--- BEGIN ---
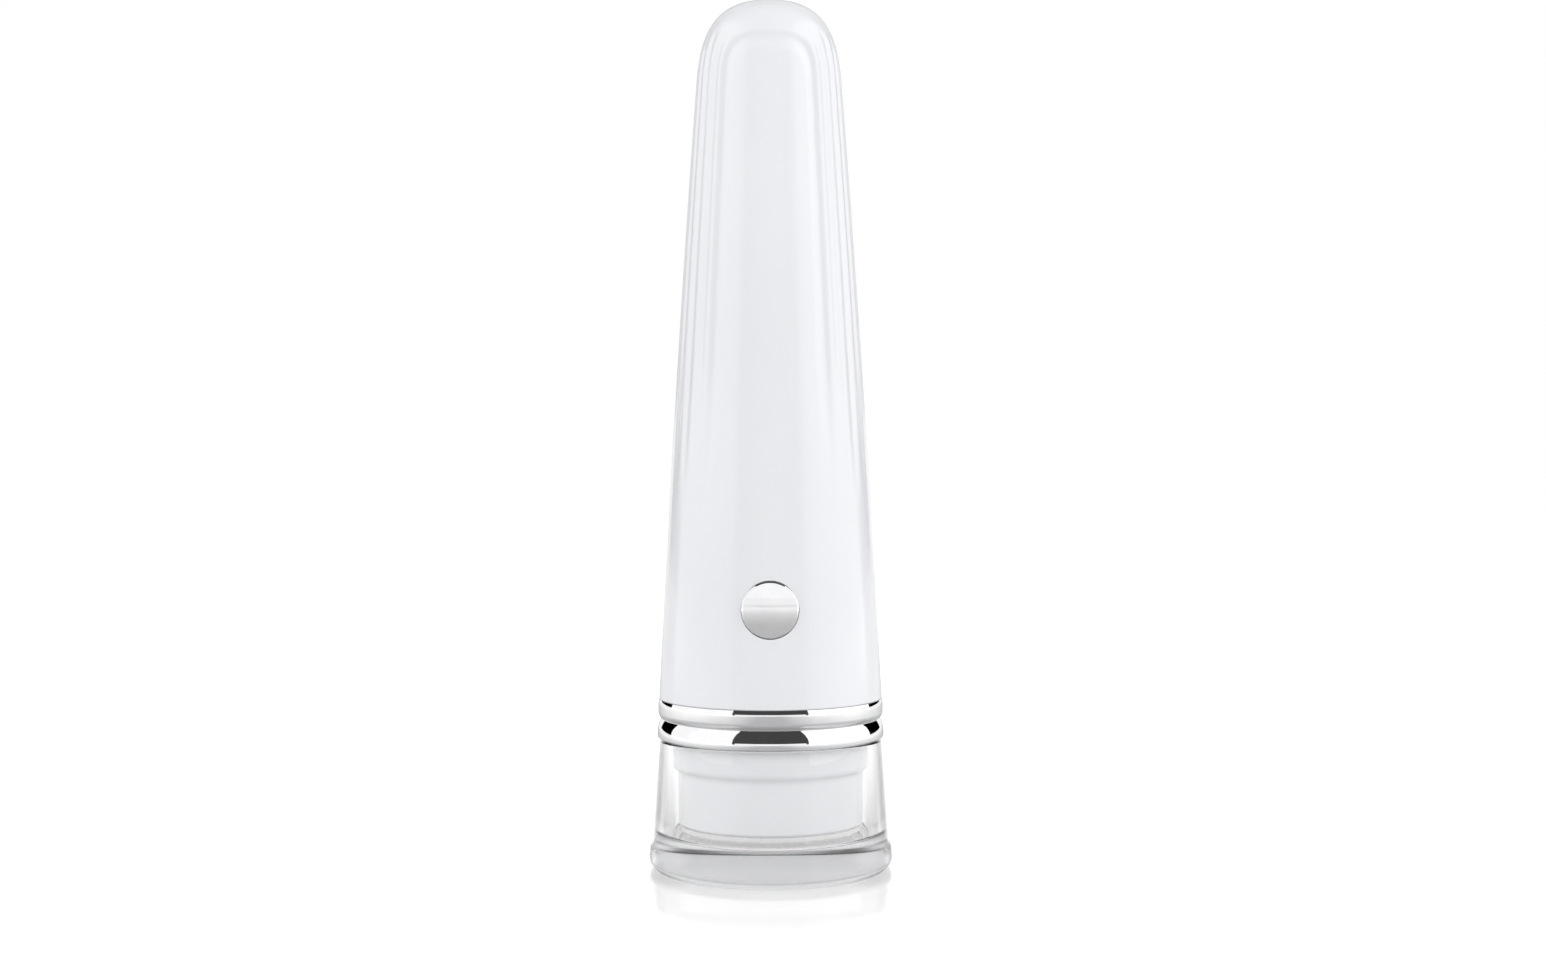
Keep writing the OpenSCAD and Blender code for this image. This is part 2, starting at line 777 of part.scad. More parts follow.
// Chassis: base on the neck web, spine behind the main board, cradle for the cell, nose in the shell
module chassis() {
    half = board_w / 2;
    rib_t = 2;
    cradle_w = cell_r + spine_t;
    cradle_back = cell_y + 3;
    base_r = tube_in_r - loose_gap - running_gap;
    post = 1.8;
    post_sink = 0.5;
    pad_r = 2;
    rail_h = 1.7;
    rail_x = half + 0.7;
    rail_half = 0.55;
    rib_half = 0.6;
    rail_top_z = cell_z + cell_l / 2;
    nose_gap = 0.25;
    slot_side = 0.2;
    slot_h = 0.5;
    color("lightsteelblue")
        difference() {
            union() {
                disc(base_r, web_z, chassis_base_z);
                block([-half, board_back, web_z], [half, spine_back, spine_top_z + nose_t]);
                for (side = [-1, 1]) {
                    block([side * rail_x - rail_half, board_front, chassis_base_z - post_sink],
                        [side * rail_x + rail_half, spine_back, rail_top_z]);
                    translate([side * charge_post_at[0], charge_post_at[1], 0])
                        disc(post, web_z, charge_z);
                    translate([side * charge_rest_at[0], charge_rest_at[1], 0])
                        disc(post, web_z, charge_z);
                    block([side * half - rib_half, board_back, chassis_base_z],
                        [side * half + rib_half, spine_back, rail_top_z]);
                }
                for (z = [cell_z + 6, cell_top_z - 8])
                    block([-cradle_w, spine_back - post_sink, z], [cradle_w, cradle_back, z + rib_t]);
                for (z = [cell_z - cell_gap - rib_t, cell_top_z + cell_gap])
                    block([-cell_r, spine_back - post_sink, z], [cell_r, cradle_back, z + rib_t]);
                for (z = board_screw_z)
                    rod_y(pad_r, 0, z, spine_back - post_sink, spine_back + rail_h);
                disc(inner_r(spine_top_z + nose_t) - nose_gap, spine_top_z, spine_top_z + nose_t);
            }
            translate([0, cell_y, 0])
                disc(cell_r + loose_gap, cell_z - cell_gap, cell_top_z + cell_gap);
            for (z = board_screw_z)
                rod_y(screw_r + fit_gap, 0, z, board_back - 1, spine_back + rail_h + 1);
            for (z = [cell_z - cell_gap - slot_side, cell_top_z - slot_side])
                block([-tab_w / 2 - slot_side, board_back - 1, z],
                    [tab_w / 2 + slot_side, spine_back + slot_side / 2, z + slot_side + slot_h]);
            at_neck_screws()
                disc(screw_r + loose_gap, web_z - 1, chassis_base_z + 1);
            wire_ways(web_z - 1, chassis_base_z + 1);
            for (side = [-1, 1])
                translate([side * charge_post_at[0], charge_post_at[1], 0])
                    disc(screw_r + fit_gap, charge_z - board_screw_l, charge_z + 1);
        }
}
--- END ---
- What needs to be done
Quote every line of the data, word for word.

- Solution for this task
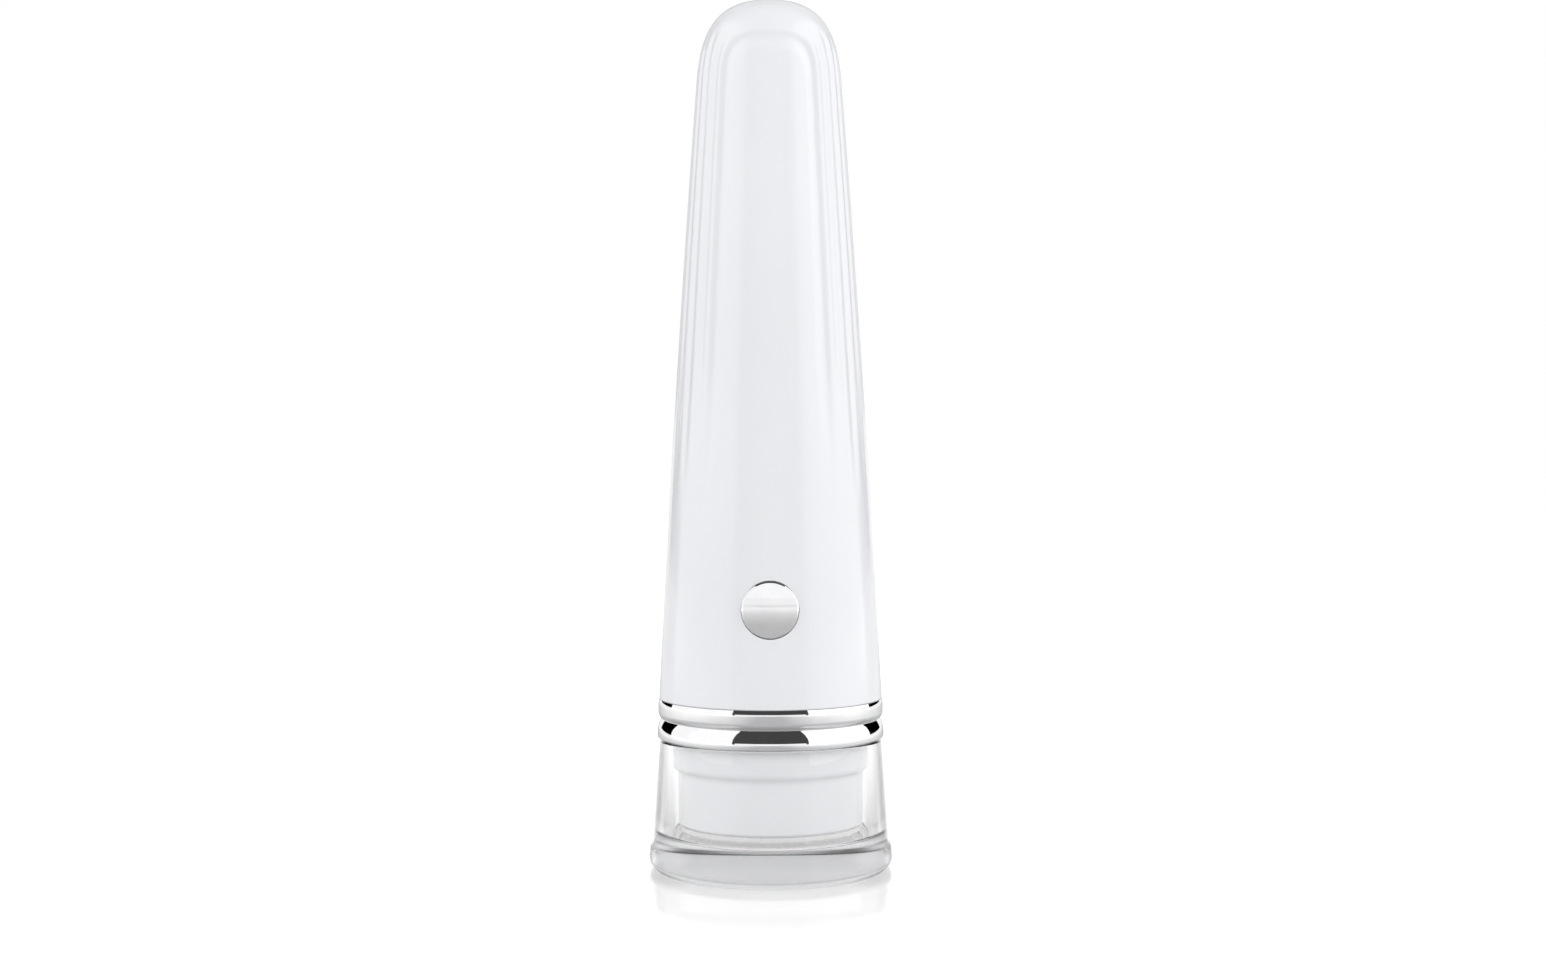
Keep writing the OpenSCAD and Blender code for this image. This is part 2, starting at line 777 of part.scad. More parts follow.
// Chassis: base on the neck web, spine behind the main board, cradle for the cell, nose in the shell
module chassis() {
    half = board_w / 2;
    rib_t = 2;
    cradle_w = cell_r + spine_t;
    cradle_back = cell_y + 3;
    base_r = tube_in_r - loose_gap - running_gap;
    post = 1.8;
    post_sink = 0.5;
    pad_r = 2;
    rail_h = 1.7;
    rail_x = half + 0.7;
    rail_half = 0.55;
    rib_half = 0.6;
    rail_top_z = cell_z + cell_l / 2;
    nose_gap = 0.25;
    slot_side = 0.2;
    slot_h = 0.5;
    color("lightsteelblue")
        difference() {
            union() {
                disc(base_r, web_z, chassis_base_z);
                block([-half, board_back, web_z], [half, spine_back, spine_top_z + nose_t]);
                for (side = [-1, 1]) {
                    block([side * rail_x - rail_half, board_front, chassis_base_z - post_sink],
                        [side * rail_x + rail_half, spine_back, rail_top_z]);
                    translate([side * charge_post_at[0], charge_post_at[1], 0])
                        disc(post, web_z, charge_z);
                    translate([side * charge_rest_at[0], charge_rest_at[1], 0])
                        disc(post, web_z, charge_z);
                    block([side * half - rib_half, board_back, chassis_base_z],
                        [side * half + rib_half, spine_back, rail_top_z]);
                }
                for (z = [cell_z + 6, cell_top_z - 8])
                    block([-cradle_w, spine_back - post_sink, z], [cradle_w, cradle_back, z + rib_t]);
                for (z = [cell_z - cell_gap - rib_t, cell_top_z + cell_gap])
                    block([-cell_r, spine_back - post_sink, z], [cell_r, cradle_back, z + rib_t]);
                for (z = board_screw_z)
                    rod_y(pad_r, 0, z, spine_back - post_sink, spine_back + rail_h);
                disc(inner_r(spine_top_z + nose_t) - nose_gap, spine_top_z, spine_top_z + nose_t);
            }
            translate([0, cell_y, 0])
                disc(cell_r + loose_gap, cell_z - cell_gap, cell_top_z + cell_gap);
            for (z = board_screw_z)
                rod_y(screw_r + fit_gap, 0, z, board_back - 1, spine_back + rail_h + 1);
            for (z = [cell_z - cell_gap - slot_side, cell_top_z - slot_side])
                block([-tab_w / 2 - slot_side, board_back - 1, z],
                    [tab_w / 2 + slot_side, spine_back + slot_side / 2, z + slot_side + slot_h]);
            at_neck_screws()
                disc(screw_r + loose_gap, web_z - 1, chassis_base_z + 1);
            wire_ways(web_z - 1, chassis_base_z + 1);
            for (side = [-1, 1])
                translate([side * charge_post_at[0], charge_post_at[1], 0])
                    disc(screw_r + fit_gap, charge_z - board_screw_l, charge_z + 1);
        }
}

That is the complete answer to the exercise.